* Continent urged to remain alert over COVID-19 into festive season
By Duncan Mlanjira
In order to encourage people to continue to wear a mask to halt the spread of COVID-19, November 23-30 has been set aside as Africa Mask Week in cognizance that mask-wearing is diminishing and this is threatening.
At the same time, as nearly 20 African countries have reported a 20% increase in new cases in the past one month — according to the World Health Organisation (WHO) — a warning has been issued of a possible surge in COVID-19 cases as families plan end-of-year festivities.
Tuesday’s update from co-chairperson of the presidential task force on COVID-19, Dr. John Phuka, says there might be resurgence of the pandemic in most countries and during the period of the Africa Mask Week, people and businesses are encouraged to rally behind the significance of wearing a mask appropriately.
And it should not only be during this week, but adopt wearing of a mask as a way of life.
“Masks are recommended as a simple barrier to help prevent respiratory droplets from traveling into the air and onto other people when the person wearing the mask coughs, sneezes, talks, or raises their voice.
“This is called source control. Apart from reducing the spread of COVID-19, facemasks play an important role in the prevention and control of other infectious respiratory disease transmission such as influenza.
“Compliance with other measures including physical distancing, hand hygiene, respiratory etiquette and adequate ventilation in indoor settings is essential for reducing the spread of SARS-CoV-2, the virus that causes COVID19.”
In his situation report, Dr. Phuka said the past 24 hours of Tuesday, Malawi has registered eight new cases, two new recoveries, and no new deaths from 311 tests done.
The new cases are locally transmitted infections: four are from Blantyre Health District and two each from Lilongwe and Mzimba South Health Districts.
Cumulatively, Malawi has recorded 6,017 cases including 185 deaths and of these cases, 1,176 are imported infections and 4,841 are locally transmitted.
Cumulatively, 5,445 cases have now recovered and 99 were lost to follow-up, bringing the total number of active cases to 288.

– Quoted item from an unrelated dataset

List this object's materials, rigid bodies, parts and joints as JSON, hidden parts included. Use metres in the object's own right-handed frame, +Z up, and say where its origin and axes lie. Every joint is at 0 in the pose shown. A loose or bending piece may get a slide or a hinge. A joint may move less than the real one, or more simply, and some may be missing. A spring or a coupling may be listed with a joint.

Meanwhile, according to Kenya’s East African newspaper, after reporting a downward trend then a plateau, Africa has been experiencing a rise in cases since early October and the WHO said the latest increase is driven by the North African region, where temperatures are falling unlike the first wave of cases, which was triggered by hotspots in Southern Africa.
The WHO Regional Director for Africa, Matshidiso Moeti called for vigilance in the next few weeks to avert a further surge that could overwhelm health systems.

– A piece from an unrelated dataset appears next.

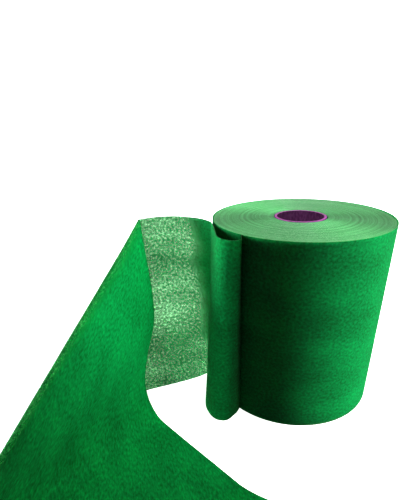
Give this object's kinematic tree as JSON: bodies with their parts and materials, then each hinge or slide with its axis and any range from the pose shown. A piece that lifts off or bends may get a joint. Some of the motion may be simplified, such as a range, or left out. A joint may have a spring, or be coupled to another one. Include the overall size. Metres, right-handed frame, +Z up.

In particular, she cited Kenya, Morocco and South Africa where infections have been increasing.
She is quoted as saying: “As we near the time of year when people spend their holidays together, there is a bigger risk of COVID-19 transmission.

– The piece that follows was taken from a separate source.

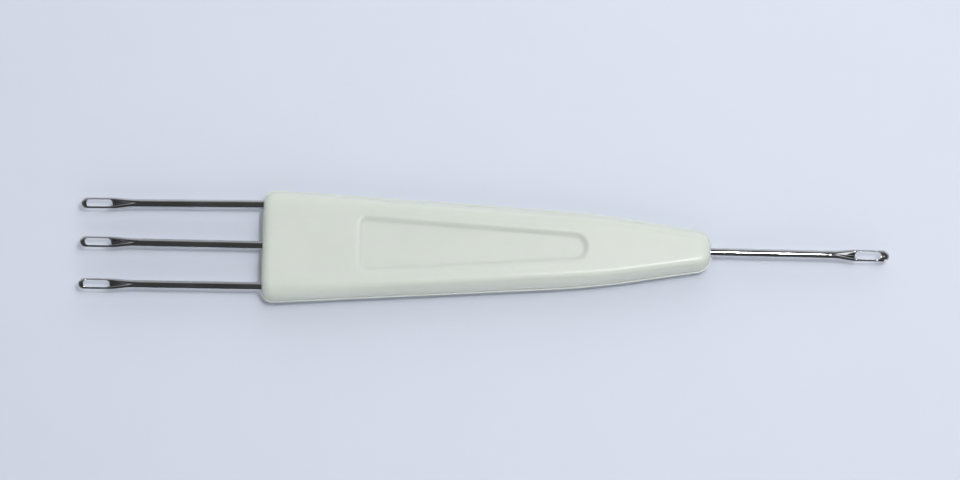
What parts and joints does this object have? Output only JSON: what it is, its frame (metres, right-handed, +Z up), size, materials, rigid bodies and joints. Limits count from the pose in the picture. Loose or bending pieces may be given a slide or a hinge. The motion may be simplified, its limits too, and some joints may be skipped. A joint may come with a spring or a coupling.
{
  "type": "knitting machine transfer tool",
  "caption": "Double-ended transfer tool for a knitting machine: a flat tapered plastic handle with a row of eyelet prongs in the wide end and a lone eyelet prong in the nose.",
  "frame": {"origin": "bottom centre of the whole tool, on the face that it lies on", "axes": "+X along the tool towards the single prong, +Y across it in the plane of the prongs, +Z up out of the upper face, on the grooved side of the eyes"},
  "size_m": [0.126, 0.0178, 0.0051],
  "materials": {
    "handle_plastic": "satin moulded plastic, pale greenish ivory",
    "prong_steel": "polished nickel-plated steel wire"
  },
  "bodies": {
    "root": {"handle_upper_half": "handle_plastic", "handle_lower_half": "handle_plastic", "triple_prong_upper": "prong_steel", "triple_prong_middle": "prong_steel", "triple_prong_lower": "prong_steel", "single_prong": "prong_steel"}
  },
  "joints": []
}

“WHO is worried a new cluster of cases could emerge in places that have so far been unaffected as people travel or gather for festivities.”
And speaking last week at a virtual press conference, Dr Moeti said 19 countries in Africa have reported an over 20% increase in new cases in the past 28 days compared with the previous four weeks.
However, 17 countries are also reporting a more than 20% drop in the number of new cases over the past 28 days, compared with the previous four weeks.
Rwanda has closed 25 coronavirus treatment centres across the country following a successful reduction in positive cases.
Only seven treatment cases now remain active, and the Ministry of Health is confident these are enough to handle critically ill patients across the country.
Of those still open, two are located in Kigali — including one treatment centre within the crowded Mageragera Prison — four in the eastern and southern province and one in the north.
“We closed all the treatment centres mainly because majority of the patients with minor non-symptomatic cases are treated at home,” Sabin Nsanzimana, director-general of the Rwanda Biomedical Centre told The EastAfrican.
“Those with severe coronaries symptoms only make up 30% of the total positive cases and they are treated at the national treatment centres,” she added.
WHO is urging governments to conduct risk assessments at the sub-national level and identify areas of high risk and based on this analysis, local governments can adjust their public health measures accordingly.
It is also calling for community engagement to ensure all citizens in cities, districts and villages across Africa are committed to fighting the COVID-19.